= Work to do =
The records that follow are to be repeated without alteration.
--- START OF Records for processing ---
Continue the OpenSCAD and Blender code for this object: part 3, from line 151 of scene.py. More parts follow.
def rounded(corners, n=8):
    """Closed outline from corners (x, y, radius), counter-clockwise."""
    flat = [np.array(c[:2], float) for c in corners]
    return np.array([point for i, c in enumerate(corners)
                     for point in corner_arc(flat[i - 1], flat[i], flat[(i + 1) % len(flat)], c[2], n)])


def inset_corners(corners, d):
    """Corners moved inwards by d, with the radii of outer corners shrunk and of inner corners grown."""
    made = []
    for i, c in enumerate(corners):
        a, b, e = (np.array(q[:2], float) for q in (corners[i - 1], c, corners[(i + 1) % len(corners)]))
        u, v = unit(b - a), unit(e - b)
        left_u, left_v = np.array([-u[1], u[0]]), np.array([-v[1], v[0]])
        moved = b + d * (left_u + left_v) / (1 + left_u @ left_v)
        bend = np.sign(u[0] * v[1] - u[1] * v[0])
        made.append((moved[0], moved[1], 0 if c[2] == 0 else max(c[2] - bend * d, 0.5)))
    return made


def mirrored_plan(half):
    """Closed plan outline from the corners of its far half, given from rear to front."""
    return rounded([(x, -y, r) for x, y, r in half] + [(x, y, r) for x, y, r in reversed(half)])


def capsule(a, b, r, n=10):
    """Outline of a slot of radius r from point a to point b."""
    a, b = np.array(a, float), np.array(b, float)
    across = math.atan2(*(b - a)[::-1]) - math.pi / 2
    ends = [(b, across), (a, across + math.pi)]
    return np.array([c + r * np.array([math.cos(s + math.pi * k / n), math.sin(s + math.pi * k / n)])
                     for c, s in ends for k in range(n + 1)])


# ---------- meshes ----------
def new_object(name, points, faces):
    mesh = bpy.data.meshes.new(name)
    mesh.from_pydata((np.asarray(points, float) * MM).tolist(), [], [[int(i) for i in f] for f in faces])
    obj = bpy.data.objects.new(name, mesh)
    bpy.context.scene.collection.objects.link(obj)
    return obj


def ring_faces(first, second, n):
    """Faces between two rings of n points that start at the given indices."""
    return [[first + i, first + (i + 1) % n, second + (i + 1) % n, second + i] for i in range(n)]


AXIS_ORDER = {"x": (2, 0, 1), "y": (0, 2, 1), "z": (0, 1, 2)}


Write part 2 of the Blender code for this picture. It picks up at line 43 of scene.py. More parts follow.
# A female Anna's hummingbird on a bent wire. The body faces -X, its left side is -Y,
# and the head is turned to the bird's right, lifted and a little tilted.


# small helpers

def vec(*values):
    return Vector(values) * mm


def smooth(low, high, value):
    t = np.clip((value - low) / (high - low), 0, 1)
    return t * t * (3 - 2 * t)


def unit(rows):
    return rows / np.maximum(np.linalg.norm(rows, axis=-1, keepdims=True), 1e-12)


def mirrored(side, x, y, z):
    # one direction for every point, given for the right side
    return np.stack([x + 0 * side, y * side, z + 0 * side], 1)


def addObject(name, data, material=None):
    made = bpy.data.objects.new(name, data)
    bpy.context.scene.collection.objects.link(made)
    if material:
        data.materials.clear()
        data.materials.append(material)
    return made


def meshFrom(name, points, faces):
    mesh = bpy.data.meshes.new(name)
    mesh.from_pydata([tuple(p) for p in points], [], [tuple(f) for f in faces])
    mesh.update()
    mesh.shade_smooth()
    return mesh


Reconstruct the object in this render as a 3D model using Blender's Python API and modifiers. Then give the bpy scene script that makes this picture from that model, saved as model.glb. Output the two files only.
--- END OF Records for processing ---
= Task result =
Continue the OpenSCAD and Blender code for this object: part 3, from line 151 of scene.py. More parts follow.
def rounded(corners, n=8):
    """Closed outline from corners (x, y, radius), counter-clockwise."""
    flat = [np.array(c[:2], float) for c in corners]
    return np.array([point for i, c in enumerate(corners)
                     for point in corner_arc(flat[i - 1], flat[i], flat[(i + 1) % len(flat)], c[2], n)])


def inset_corners(corners, d):
    """Corners moved inwards by d, with the radii of outer corners shrunk and of inner corners grown."""
    made = []
    for i, c in enumerate(corners):
        a, b, e = (np.array(q[:2], float) for q in (corners[i - 1], c, corners[(i + 1) % len(corners)]))
        u, v = unit(b - a), unit(e - b)
        left_u, left_v = np.array([-u[1], u[0]]), np.array([-v[1], v[0]])
        moved = b + d * (left_u + left_v) / (1 + left_u @ left_v)
        bend = np.sign(u[0] * v[1] - u[1] * v[0])
        made.append((moved[0], moved[1], 0 if c[2] == 0 else max(c[2] - bend * d, 0.5)))
    return made


def mirrored_plan(half):
    """Closed plan outline from the corners of its far half, given from rear to front."""
    return rounded([(x, -y, r) for x, y, r in half] + [(x, y, r) for x, y, r in reversed(half)])


def capsule(a, b, r, n=10):
    """Outline of a slot of radius r from point a to point b."""
    a, b = np.array(a, float), np.array(b, float)
    across = math.atan2(*(b - a)[::-1]) - math.pi / 2
    ends = [(b, across), (a, across + math.pi)]
    return np.array([c + r * np.array([math.cos(s + math.pi * k / n), math.sin(s + math.pi * k / n)])
                     for c, s in ends for k in range(n + 1)])


# ---------- meshes ----------
def new_object(name, points, faces):
    mesh = bpy.data.meshes.new(name)
    mesh.from_pydata((np.asarray(points, float) * MM).tolist(), [], [[int(i) for i in f] for f in faces])
    obj = bpy.data.objects.new(name, mesh)
    bpy.context.scene.collection.objects.link(obj)
    return obj


def ring_faces(first, second, n):
    """Faces between two rings of n points that start at the given indices."""
    return [[first + i, first + (i + 1) % n, second + (i + 1) % n, second + i] for i in range(n)]


AXIS_ORDER = {"x": (2, 0, 1), "y": (0, 2, 1), "z": (0, 1, 2)}


Write part 2 of the Blender code for this picture. It picks up at line 43 of scene.py. More parts follow.
# A female Anna's hummingbird on a bent wire. The body faces -X, its left side is -Y,
# and the head is turned to the bird's right, lifted and a little tilted.


# small helpers

def vec(*values):
    return Vector(values) * mm


def smooth(low, high, value):
    t = np.clip((value - low) / (high - low), 0, 1)
    return t * t * (3 - 2 * t)


def unit(rows):
    return rows / np.maximum(np.linalg.norm(rows, axis=-1, keepdims=True), 1e-12)


def mirrored(side, x, y, z):
    # one direction for every point, given for the right side
    return np.stack([x + 0 * side, y * side, z + 0 * side], 1)


def addObject(name, data, material=None):
    made = bpy.data.objects.new(name, data)
    bpy.context.scene.collection.objects.link(made)
    if material:
        data.materials.clear()
        data.materials.append(material)
    return made


def meshFrom(name, points, faces):
    mesh = bpy.data.meshes.new(name)
    mesh.from_pydata([tuple(p) for p in points], [], [tuple(f) for f in faces])
    mesh.update()
    mesh.shade_smooth()
    return mesh


Reconstruct the object in this render as a 3D model using Blender's Python API and modifiers. Then give the bpy scene script that makes this picture from that model, saved as model.glb. Output the two files only.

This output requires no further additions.